The OECD has warned that lobbying is now broader and more complex, involving NGOs, think tanks, digital platforms, social media and a wider range of influence channels.

For businesses, this means a policy position must be able to survive challenge. It must be evidence-based, publicly defensible and aligned with the organisation’s behaviour. A weak argument cannot be rescued by access alone.

What does this mean for UK leaders

The decline of traditional public affairs does not mean lobbying is dead. It means lobbying on its own is no longer enough.

Executives should be wary of any strategy that treats public affairs as a contact book. Relationships matter, but they do not guarantee influence. A meeting with a minister does not neutralise local opposition. A supportive MP does not remove media risk. A technical briefing does not answer public distrust.
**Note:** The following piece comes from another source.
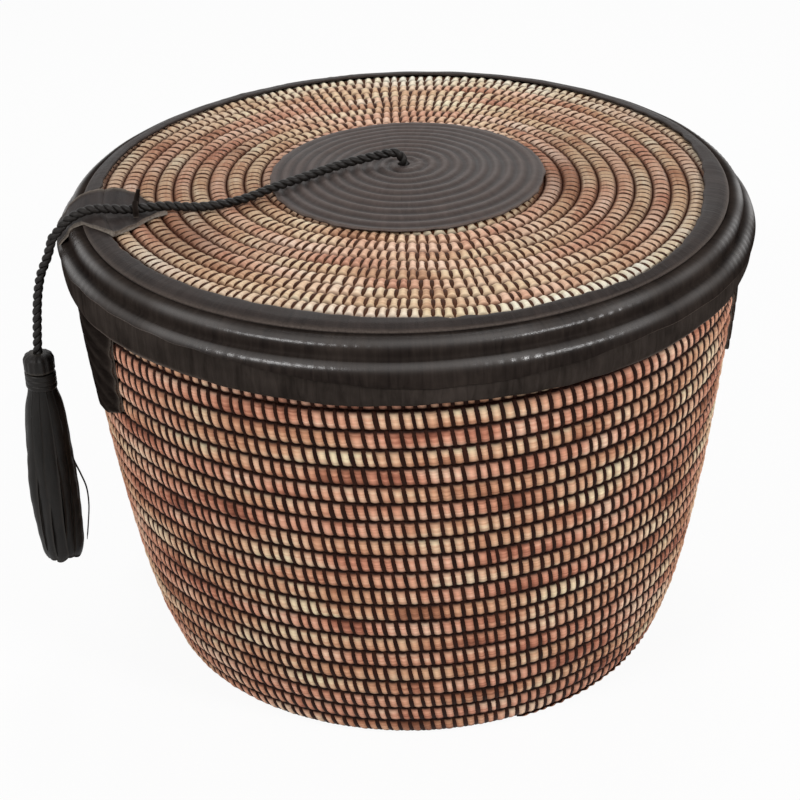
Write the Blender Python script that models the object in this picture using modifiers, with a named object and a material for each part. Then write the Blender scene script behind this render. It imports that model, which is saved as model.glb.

A trade association position does not create legitimacy.

The UK’s political environment now requires a broader model of influence.

That model should combine five things:

- First, political intelligence. Organisations need to track not only government policy, but also voter fragmentation, local election signals, challenger party narratives and constituency-level pressure.

- Second, public narrative. Businesses must explain why their position matters in plain English, not only to policymakers but to the public.

- Third, credible evidence. Claims must be sourced, tested and able to withstand scrutiny.

- Fourth, coalition-building. Influence is stronger when it is shared by trusted voices, not carried by one corporate interest.

- Fifth, digital listening. Organisations need to understand how issues are moving online before they become political problems.

This is the future of public affairs in the UK. It is not about abandoning Westminster. It is about recognising that Westminster is now downstream of a much wider public conversation.